Ehrlichman wasted no time in getting on Helms’s case. On the same day, in a “secret/sensitive” memo to Helms, the White House aide cited the CIA boss’s earlier refusal to provide the requested material to Kissinger. And then Ehrlichman bluntly stated: “It has been requested that these documents be obtained despite prior restrictions on their distribution. Would you please forward copies of the requested documents?”
The Helms, Haldeman and Ehrlichman memos were declassified in December 2010. There is no indication that Helms ever shared with Nixon or any of his aides any of the Vietnam intelligence data from October of 1968 that the president was so eager to obtain.
Why didn’t President Johnson blow the whistle on Nixon’s sabotaging of the Paris peace talks? He explained his thinking in a newly released phone chat with Senator George Smathers of Florida—a good friend of Nixon’s: “I didn’t expose it because I just couldn’t use those sources [CIA, NSA and FBI] and I didn’t want to make it impossible for [Nixon] to govern.”15
LBJ had also been listening to the good advice of aide Clark Clifford, who counseled: “Some elements of the story are so shocking in their nature that I’m wondering whether it would be good for the country to disclose the story and then possibly have a certain individual [Nixon] elected.”
“It could cast his whole administration under such doubt that I think it would be inimical to our country’s interests,” according to investigative reporter Robert Parry.16
On the other hand, LBJ did not listen to a young White House aide named Richard Holbrooke, who went on to become a top State Department official. Holbrooke later charged that Nixon and his co-conspirators “massively, directly and covertly interfered in a major diplomatic negotiation … probably one of the most important negotiations in American diplomatic history.”17
President Johnson’s attitude toward a top political adversary and toward his country could possibly rank as one of the noblest gestures in modern American political history. He’d caught a political opponent undermining sensitive negotiations that might have ended the fighting in Indochina and brought 500,000 U.S. troops home immediately.
As president, Richard Nixon went on to order the dropping of more bombs than any other commander-in-chief. He even secretly bombed neutral Cambodia for more than four years.

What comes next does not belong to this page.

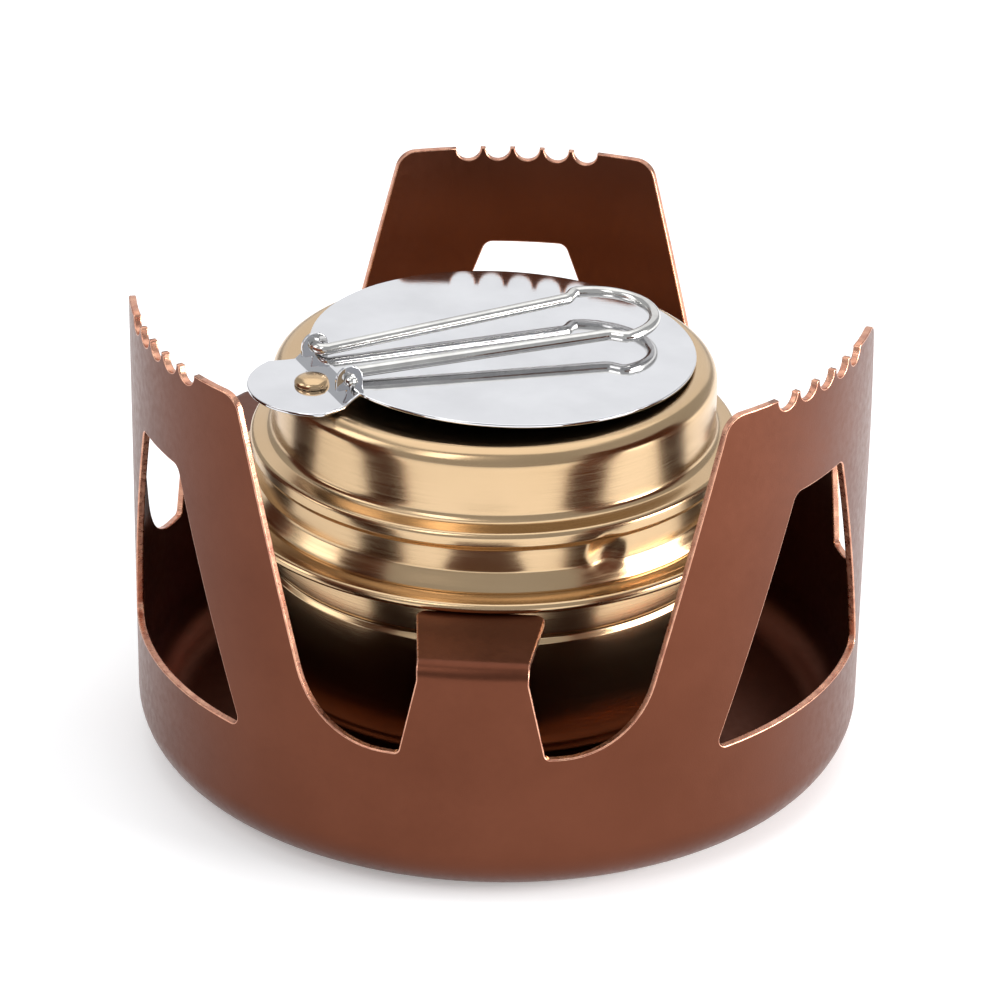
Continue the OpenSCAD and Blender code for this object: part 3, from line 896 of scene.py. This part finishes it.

Nixon double-crossed Thieu time and time again—and eventually even issued a thinly veiled threat on the South Vietnamese president’s life.

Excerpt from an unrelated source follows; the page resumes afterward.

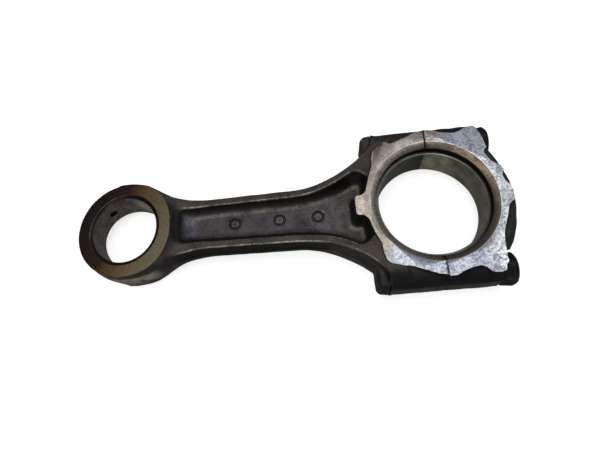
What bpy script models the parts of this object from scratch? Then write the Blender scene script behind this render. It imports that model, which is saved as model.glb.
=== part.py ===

Some 20,000 American troops died during Nixon’s White House years, and the Vietnam War was still going on, when—faced with impeachment and conviction for a wide range of corrupt and illegal domestic conspiracies and cover-ups—the president was forced from office in disgrace in 1974. When Saigon fell to communist troops in 1975, the United States lost its first war. Yet Richard Nixon’s gravestone reads: “The greatest honor history can bestow is the title of peacemaker.”